NBC was so convinced that the show would enjoy the 1948-49 success of Stop The Music! that it scheduled Hollywood Calling’s starting time on Sundays at 6:30 p.m. The purpose was to get an audience-building half-hour head start on Benny, getting listeners so involved with Hollywood Calling’s appeal of glamour and prizes that they’d forget to switch to CBS at 7:00.
To prove its point, Hollywood Calling’s first season would begin on July 10th, which would give the new show a two month run while Benny was still on summer vacation and CBS placed little competition - its sustaining standby, Yours Truly, Johnny Dollar at 6:30 and the mediocre Your Hit Parade On Parade at 7:00 which American Tobacco’s Lucky Strike cigarettes sponsored to keep the half hour warm for Jack Benny’s return in the fall. (2)
Finally, the third innovation in NBC’s promotional effort was to remove any question whatsoever of what Hollywood Calling promised to lure listeners. For this purpose, the network presented an hour-long "preview" of Hollywood Calling on July 3, 1949.
The alleged theme of this contrived broadcast hosted by Dick Powell was to celebrate George Murphy’s July 4th birthday, involving guests Ronald Reagan and Audie Murphy. The preview finally got into explaining Hollywood Calling’s details at half past the hour with George Murphy attempting to explain them to a confused Jimmy Durante. Jane Russell was then introduced, (obviously reading from a script by transcription), to describe additional souvenir gifts donated by movie stars for called on the show.
Following a lengthy patriotic medley by Henry Russell’s orchestra and chorus, Murphy and Powell read the list of 15 prizes that comprised the much heralded, and often repeated, "$31,000 jackpot," offered by Hollywood Calling’s initial broadcast. Their hurried, unexcited presentation contained as much excitement as reading a list of merchandise from a Montgomery Ward catalog.
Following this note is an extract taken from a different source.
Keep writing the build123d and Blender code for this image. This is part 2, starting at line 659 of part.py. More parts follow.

NBC obviously believed that the $31,000 jackpot would attract listeners to Hollywood Calling. However, during the week of the preview program, Radio Daily reported that the four networks were presenting a combined total of 33 giveaway programs with a cash value of $205,000. What a difference a year had made since Lou Cowan and Stop The Music! had the field of giveaways all to themselves. Giveaway shows were fast going the way of bank nights in movie theaters.
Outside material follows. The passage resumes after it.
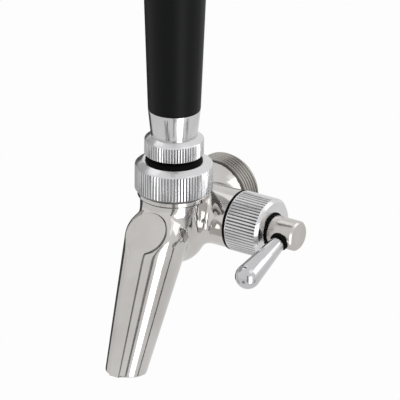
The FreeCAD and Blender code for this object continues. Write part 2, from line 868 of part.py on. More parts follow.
# Side branch: gasket, knurled nut, stem with its rings, washer and wiper.
BRANCH_Y = "- neck_to_rear + branch_depth"
nutGasket = turned(
    "nut_gasket",
    [
        ("gasket_hole", "branch_face"),
        ("gasket_radius", "branch_face"),
        ("gasket_radius", "branch_face + gasket_thickness"),
        ("gasket_hole", "branch_face + gasket_thickness"),
    ],
    turn="side",
    y=BRANCH_Y,
)
controlNut = turned(
    "control_nut",
    [
        ("nut_cavity", "gland_floor + free_gap"),
        ("gland_radius - press_gap", "gland_floor + free_gap"),
        ("gland_radius - press_gap", "branch_face + gasket_thickness"),
        ("nut_radius", "branch_face + gasket_thickness"),
        ("nut_radius", "nut_end - nut_end_bevel"),
        ("nut_radius - nut_end_bevel", "nut_end"),
        ("stem_bore", "nut_end"),
        ("stem_bore", "nut_end - nut_wall"),
        ("nut_cavity", "nut_end - nut_wall"),
    ],
    turn="side",
    y=BRANCH_Y,
)
fluted(controlNut, "nut", "nut_radius", "nut_flute_start",
       "nut_end - nut_end_bevel - nut_flute_start", "nut_flutes")
thrustWasher = turned(
    "stem_thrust_washer",
    [
        ("stem_bore", "nut_end - nut_wall - thrust_washer_thickness"),
        ("nut_cavity - press_gap", "nut_end - nut_wall - thrust_washer_thickness"),
        ("nut_cavity - press_gap", "nut_end - nut_wall"),
        ("stem_bore", "nut_end - nut_wall"),
    ],
    turn="side",
    y=BRANCH_Y,
)
stemWiper = turned(
    "stem_wiper",
    [
        ("stem_bore", "nut_end"),
        ("wiper_radius", "nut_end"),
        ("wiper_radius - wiper_thickness/2", "nut_end + wiper_thickness"),
        ("stem_bore", "nut_end + wiper_thickness"),
    ],
    turn="side",
    y=BRANCH_Y,
)
SHOULDER = "nut_end - nut_wall - thrust_washer_thickness - running_gap"
stemProfile = [("0", "stem_inner_end"), ("stem_radius", "stem_inner_end")]
for reach in ("inner_ring_reach",):
    stemProfile += [
        ("stem_radius", reach + " - stem_groove_half"),
        ("stem_groove_radius", reach + " - stem_groove_half"),
        ("stem_groove_radius", reach + " + stem_groove_half"),
        ("stem_radius", reach + " + stem_groove_half"),
    ]
stemProfile += [
    ("stem_radius", SHOULDER + " - stem_collar_length"),
    ("stem_collar_radius", SHOULDER + " - stem_collar_length"),
    ("stem_collar_radius", SHOULDER),
    ("stem_radius", SHOULDER),
    ("stem_radius", "outer_ring_reach - stem_groove_half"),
    ("stem_groove_radius", "outer_ring_reach - stem_groove_half"),
    ("stem_groove_radius", "outer_ring_reach + stem_groove_half"),
    ("stem_radius", "outer_ring_reach + stem_groove_half"),
    ("stem_radius", STEM_END + " - stem_end_bevel"),
    ("stem_radius - stem_end_bevel", STEM_END),
    ("0", STEM_END),
]
stemBlank = turned("stem_blank", stemProfile, turn="side", y=BRANCH_Y)
leverAxis = TURNS["lever"].multVec(Vector(0, 0, 1))
LEVER_POINT = Vector(value(LEVER_REACH), value(BRANCH_Y), 0)
leverHole = setAt(
    cylinder("lever_hole", "lever_stub_radius + press_gap", "stem_radius + lever_root_depth"),
    LEVER_POINT - leverAxis * value("lever_root_depth"), "lever",
)
leverSeat = setAt(
    cylinder("lever_ring_seat", "lever_ring_radius + press_gap", "stem_radius"),
    LEVER_POINT + leverAxis * value("stem_radius - lever_ring_floor"), "lever",
)
stemHoles = [
    cylinder("pin_hole", "pin_radius + press_gap", "pin_seat", turn="side", x="stem_inner_end",
             y=BRANCH_Y, z="pin_offset"),
    leverHole,
    leverSeat,
]
controlStem = cut("control_stem", stemBlank, fused("stem_holes", stemHoles))
innerRing = ring("stem_ring_inner", "stem_ring_radius", "stem_ring_section", turn="side",
                 x="inner_ring_reach", y=BRANCH_Y)
outerRing = ring("stem_ring_outer", "stem_ring_radius", "stem_ring_section", turn="side",
                 x="outer_ring_reach", y=BRANCH_Y)
eccentricPin = cylinder("eccentric_pin", "pin_radius", "stem_inner_end + pin_seat - pin_tip",
                        turn="side", x="pin_tip", y=BRANCH_Y, z="pin_offset")

LEVER_SHOULDER = "stem_radius + lever_ring_proud"
leverSlope = math.asin(
    (value("lever_ball_radius") - value("lever_root_radius"))
    / (value("lever_ball_distance") - value(LEVER_SHOULDER))
)
ballEdge = "lever_ball_distance - lever_ball_radius*%.5f" % math.sin(leverSlope)
leverBlank = turned(
    "control_lever_shaft",
    [
        ("0", "0 - lever_root_depth"),
        ("lever_stub_radius", "0 - lever_root_depth"),
        ("lever_stub_radius", LEVER_SHOULDER),
        ("lever_root_radius", LEVER_SHOULDER),
        ("lever_ball_radius*%.5f" % math.cos(leverSlope), ballEdge),
        ("0", ballEdge),
    ],
)
setAt(leverBlank, LEVER_POINT, "lever")
leverBall = setAt(
    sphere("control_lever_ball", "lever_ball_radius"),
    LEVER_POINT + leverAxis * value("lever_ball_distance"), "lever",
)
controlLever = fused("control_lever", [leverBlank, leverBall])
leverRing = turned(
    "lever_ring",
    [
        ("lever_stub_radius + press_gap", "stem_radius - lever_ring_floor"),
        ("lever_ring_radius", "stem_radius - lever_ring_floor"),
        ("lever_ring_radius", LEVER_SHOULDER + " - lever_ring_proud/2"),
        ("lever_ring_radius - lever_ring_proud/2", LEVER_SHOULDER),
        ("lever_stub_radius + press_gap", LEVER_SHOULDER),
    ],
)
setAt(leverRing, LEVER_POINT, "lever")

# Compensator plug: slides in the shank bore, moved by the stem's eccentric pin.
plugBlank = turned(
    "plug_blank",
    [
        ("0", "branch_depth - pin_radius - pin_slot_gap - plug_front_wall"),
        ("plug_radius", "branch_depth - pin_radius - pin_slot_gap - plug_front_wall"),
        ("plug_radius", "plug_cone_start"),
        ("plug_tip_radius", "plug_cone_end"),
        ("0", "plug_cone_end"),
    ],
    turn="back",
)
plugFinSketch = sketch(plugBlank, "XY_Plane", "plug_fin",
                       "branch_depth - pin_radius - pin_slot_gap - plug_front_wall")
outline(
    plugFinSketch,
    [
        ("plug_radius - 1", "0 - plug_fin_width/2"),
        ("plug_fin_radius - free_gap", "0 - plug_fin_width/2"),
        ("plug_fin_radius - free_gap", "plug_fin_width/2"),
        ("plug_radius - 1", "plug_fin_width/2"),
    ],
)
plugFinSketch.AttachmentOffset = Placement(
    plugFinSketch.AttachmentOffset.Base, Rotation(Vector(0, 0, 1), 45)
)
plugFin = plugBlank.newObject("PartDesign::Pad", "plug_fin_pad")
plugFin.Profile = plugFinSketch
bind(plugFin, Length="plug_cone_start - branch_depth + pin_radius + pin_slot_gap + plug_front_wall")
plugBlank.Tip = plugFin
doc.recompute()
plugFins = plugBlank.newObject("PartDesign::PolarPattern", "plug_fins")
plugFins.Originals = [plugFin]
plugFins.Axis = (plugFinSketch, ["N_Axis"])
plugFins.Angle = 360
plugFins.Occurrences = 4
plugBlank.Tip = plugFins
pinSlot = block(
    "pin_slot",
    "chamber_radius",
    "pin_radius*2 + pin_slot_gap*2",
    "chamber_radius*2",
    x="pin_tip - pin_slot_gap*2",
    y="- neck_to_rear + branch_depth - pin_radius - pin_slot_gap",
    z="0 - chamber_radius",
)
compensator = cut("compensator", plugBlank, pinSlot)

doc.recompute()

NODES = [
    "faucet_body", "front_seat", "orifice_seat", "shank_washer",
    "bonnet", "friction_ring", "dust_ring", "ball_washer", "ball_seal",
    "nut_gasket", "control_nut", "stem_thrust_washer", "stem_wiper",
    "lever_rod", "pivot_ball", "lever_collar", "handle_ferrule", "handle_insert", "handle_grip",
    "seal_carrier", "front_seal_ring", "seal_retainer",
    "control_stem", "stem_ring_inner", "stem_ring_outer", "eccentric_pin", "control_lever",
    "lever_ring", "compensator",
]

for item in doc.Objects:
    if "Invalid" in item.State or "Error" in item.State:
        raise RuntimeError("%s did not recompute: %s" % (item.Name, item.State))
for node in NODES:
    shape = doc.getObject(node).Shape
    if shape.isNull() or not shape.isValid() or len(shape.Solids) != 1:
        raise RuntimeError("%s is not one valid solid" % node)

os.makedirs("parts", exist_ok=True)
for node in NODES:
    doc.getObject(node).Label = node
    doc.getObject(node).Shape.exportStep("parts/%s.step" % node)
print("wrote %d pieces" % len(NODES))
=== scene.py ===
import math

import bpy
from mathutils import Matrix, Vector


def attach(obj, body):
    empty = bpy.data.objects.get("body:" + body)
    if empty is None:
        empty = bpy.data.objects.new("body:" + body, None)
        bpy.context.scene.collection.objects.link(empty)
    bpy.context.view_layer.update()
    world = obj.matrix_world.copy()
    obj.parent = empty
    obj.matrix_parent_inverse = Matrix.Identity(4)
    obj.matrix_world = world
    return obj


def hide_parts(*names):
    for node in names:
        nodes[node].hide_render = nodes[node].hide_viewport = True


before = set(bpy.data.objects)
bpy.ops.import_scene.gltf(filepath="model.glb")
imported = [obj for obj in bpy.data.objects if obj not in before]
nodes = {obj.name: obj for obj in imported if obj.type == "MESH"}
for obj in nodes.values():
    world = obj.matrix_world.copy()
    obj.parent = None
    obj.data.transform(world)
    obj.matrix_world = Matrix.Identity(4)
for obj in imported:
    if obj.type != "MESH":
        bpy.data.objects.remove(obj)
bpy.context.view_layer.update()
print("frame loaded:", len(nodes), "pieces")

scene = bpy.context.scene
scene.view_settings.view_transform = "Standard"
mm = 0.001
neck = Vector((0, -0.0386, 0))  # the foot of the neck's axis, on the barrel's axis
roundSegments = 128


# helpers for places, selecting and editing
def offset(base, x=0.0, y=0.0, z=0.0):
    # a place this many millimetres away from the base
    return base + Vector((x * mm, y * mm, z * mm))


def fade(distance, room):
    return max(0.0, min(1.0, distance / room))


def onlySelect(*objs):
    if bpy.context.object and bpy.context.object.mode != "OBJECT":
        bpy.ops.object.mode_set(mode="OBJECT")
    bpy.ops.object.select_all(action="DESELECT")
    for obj in objs:
        obj.select_set(True)
    bpy.context.view_layer.objects.active = objs[0]


def editAll(obj):
    # edit mode with the whole mesh selected
    onlySelect(obj)
    bpy.ops.object.mode_set(mode="EDIT")
    bpy.ops.mesh.select_all(action="SELECT")


def leaveEdit():
    bpy.ops.object.mode_set(mode="OBJECT")


def applyAll(obj):
    onlySelect(obj)
    for modifier in list(obj.modifiers):
        bpy.ops.object.modifier_apply(modifier=modifier.name)


def settle(obj, name):
    # the place, turn and size go into the mesh
    onlySelect(obj)
    bpy.ops.object.transform_apply(location=True, rotation=True, scale=True)
    obj.name = name
    return obj


def smoothBy(obj, degrees):
    onlySelect(obj)
    bpy.ops.object.shade_smooth_by_angle(angle=math.radians(degrees))


def joined(name, parts):
    onlySelect(*parts)
    bpy.ops.object.join()
    made = bpy.context.object
    made.name = name
    return made


def cleaned(obj, gap):
    # doubles merged and faces turned outwards
    editAll(obj)
    bpy.ops.mesh.remove_doubles(threshold=gap)
    bpy.ops.mesh.normals_make_consistent(inside=False)
    leaveEdit()
    return obj


def sliced(obj, point, outward):
    # what lies beyond a plane is cut away and the cut closed
    editAll(obj)
    bpy.ops.mesh.bisect(plane_co=point, plane_no=outward, use_fill=True, clear_outer=True)
    leaveEdit()
    return obj


def remeshed(obj, voxel):
    remesh = obj.modifiers.new("melt", "REMESH")
    remesh.mode = "VOXEL"
    remesh.voxel_size = voxel * mm
    applyAll(obj)


def bored(obj, cutter):
    bore = obj.modifiers.new("bore", "BOOLEAN")
    bore.operation = "DIFFERENCE"
    bore.solver = "MANIFOLD"
    bore.object = cutter
    applyAll(obj)
    bpy.data.objects.remove(cutter)


# helpers for round forms, all radii in millimetres
def rod(name, radius, start, end, endRadius=None, segments=roundSegments):
    # a straight cylinder or cone from one point to the other
    way = end - start
    bpy.ops.mesh.primitive_cone_add(
        vertices=segments, radius1=radius * mm, radius2=(endRadius or radius) * mm,
        depth=way.length, location=(start + end) / 2,
        rotation=way.to_track_quat("Z", "Y").to_euler())
    return settle(bpy.context.object, name)


def ball(name, radius, centre):
    bpy.ops.mesh.primitive_uv_sphere_add(
        segments=roundSegments, ring_count=roundSegments // 2, radius=radius * mm,
        location=centre)
    return settle(bpy.context.object, name)


ringGap = 0.000001  # metres within which a ring's points merge
ringAxes = {
    # axis: how the flat circle is turned, and the way along the axis
    "x": ((0, math.pi / 2, 0), Vector((1, 0, 0))),
    "y": ((-math.pi / 2, 0, 0), Vector((0, 1, 0))),
    "z": ((0, 0, 0), Vector((0, 0, 1))),
}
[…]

Nevertheless, the July 10th premiere of Hollywood Calling had all the trappings of a Hollywood opening. Host George Murphy fronted a cast involving a 35 piece orchestra and 12 voice chorus, plus MGM stars Walter Pidgeon and June Allyson. No air-checks of this or any subsequent broadcasts are available in general circulation which is probably best for all concerned. John Duning’s Encyclopedia of Old Time Radio (one of the few texts that recognizes the program), says, “…by virtually every account, the result was a wretched show.”
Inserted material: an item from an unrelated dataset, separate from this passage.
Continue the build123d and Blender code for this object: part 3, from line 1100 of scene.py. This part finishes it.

Variety of July 13, 1949, was kindest: “NBC, the last major holdout on giveaways, has gone into that type of programming on a grand scale. … “Hollywood Calling“ has been given one of the heaviest advance exploitations of any program on the NBC roster. Public expectations has been built up to the boiling point. Program, however, didn’t exactly pan out on the premiere, despite the array of film talent and breathtaking loot. The pace and punch of the show eluded the show’s designers but program is such that these two items can be easily hurried in subsequent shows. The very pretentiousness of the layout reacts against the show. It sort of puts the listener on his best company manners when listening. George Murphy, the emcee, has a banquet-table type of humor that doesn’t fully meet radio’s requirements and guestars June Allyson and Walter Pidgeon seemed a bit too condescending in their telephone talks to obtain maximum efficiency. … Program indicates a great deal of painstaking preparation. It seems the planners hoped for an easy and informal tone which didn’t come out. However, the defects can be corrected once the top personnel get accustomed to the giveaway medium. There is a knack of donating loot entertainingly that’s an essential to any undertaking of this type. That’s another of the principal ingredients still to be acquired.”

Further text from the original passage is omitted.